Il 31 dicembre 2025 chiuderà RW Silicium, l’ultima fabbrica tedesca di produzione del silicio. Lo rivela la Frankfurter Allgemeine Zeitung. Lo stabilimento si trova a Pocking, in Baviera, ed era attivo dal 1942: negli anni d’oro arrivava a produrre fino a 30 mila tonnellate di silicio l’anno, una materia prima cruciale per elettronica, semiconduttori, fotovoltaico e industria chimica.

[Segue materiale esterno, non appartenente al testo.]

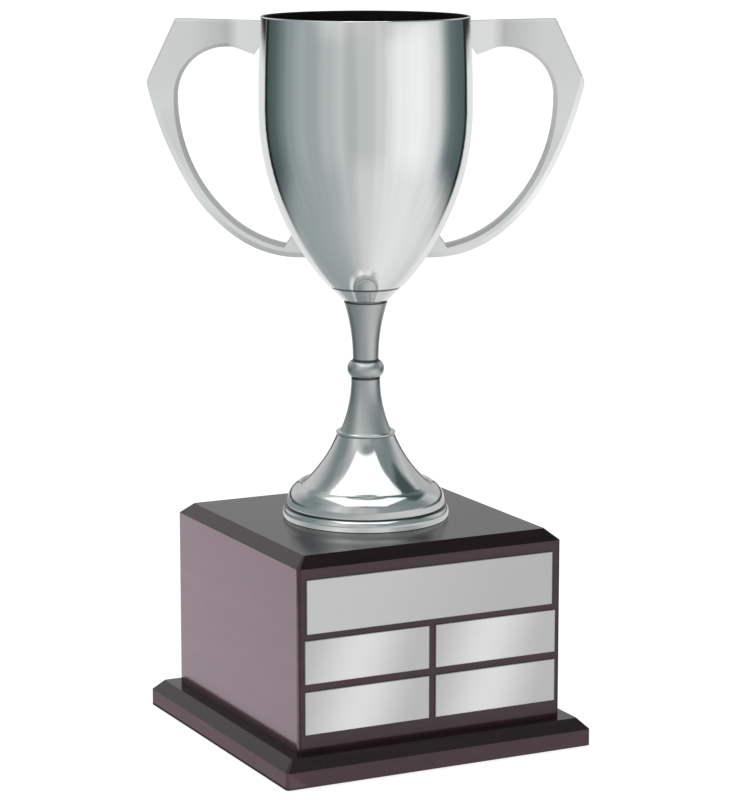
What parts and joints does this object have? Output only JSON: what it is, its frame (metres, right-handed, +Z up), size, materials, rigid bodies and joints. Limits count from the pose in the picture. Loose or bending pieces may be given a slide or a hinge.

Energia alle stelle e concorrenza asiatica
A decretare la fine dell’impianto è stata una combinazione letale: costi dell’energia triplicati dopo l’invasione russa dell’Ucraina e pressione competitiva della Cina, che esporta silicio a prezzi nettamente inferiori. Secondo il quotidiano tedesco, a pesare sono anche gli standard ambientali e di sicurezza europei, molto più stringenti rispetto a quelli cinesi, che però non incontrano barriere significative all’ingresso nel mercato Ue.
110 lavoratori e una filiera che si svuota
La decisione verrà comunicata a 110 dipendenti, mentre l’Europa perde l’ultimo presidio industriale interno su un materiale considerato strategico. Un paradosso, se si pensa che Bruxelles discute da anni di autonomia sulle materie prime critiche e di sovranità tecnologica.
Silicio: il tallone d’Achille della transizione digitale
Il silicio è alla base di chip, pannelli solari, veicoli elettrici e infrastrutture digitali. Oggi oltre il 70% della produzione mondiale è concentrata in Asia, soprattutto in Cina. La chiusura di RW Silicium rende l’Europa ancora più dipendente dall’estero, proprio mentre Stati Uniti e Cina rafforzano le proprie filiere interne con sussidi e protezioni mirate.
Dall’autonomia strategica ai fatti mancati
Il caso tedesco arriva mentre l’Ue promuove iniziative come il Chips Act europeo e il Critical Raw Materials Act, pensati per ridurre la dipendenza da Paesi terzi. Ma senza energia competitiva, strumenti di difesa commerciale e una vera politica industriale comune, le dichiarazioni rischiano di restare slogan.
Un segnale politico (scomodo) per l’Europa
La chiusura dell’ultima fabbrica di silicio non è solo una notizia industriale: è un campanello d’allarme geopolitico. Se l’Europa rinuncia a produrre materiali chiave, rischia di perdere non solo fabbriche, ma potere negoziale, sicurezza economica e autonomia tecnologica.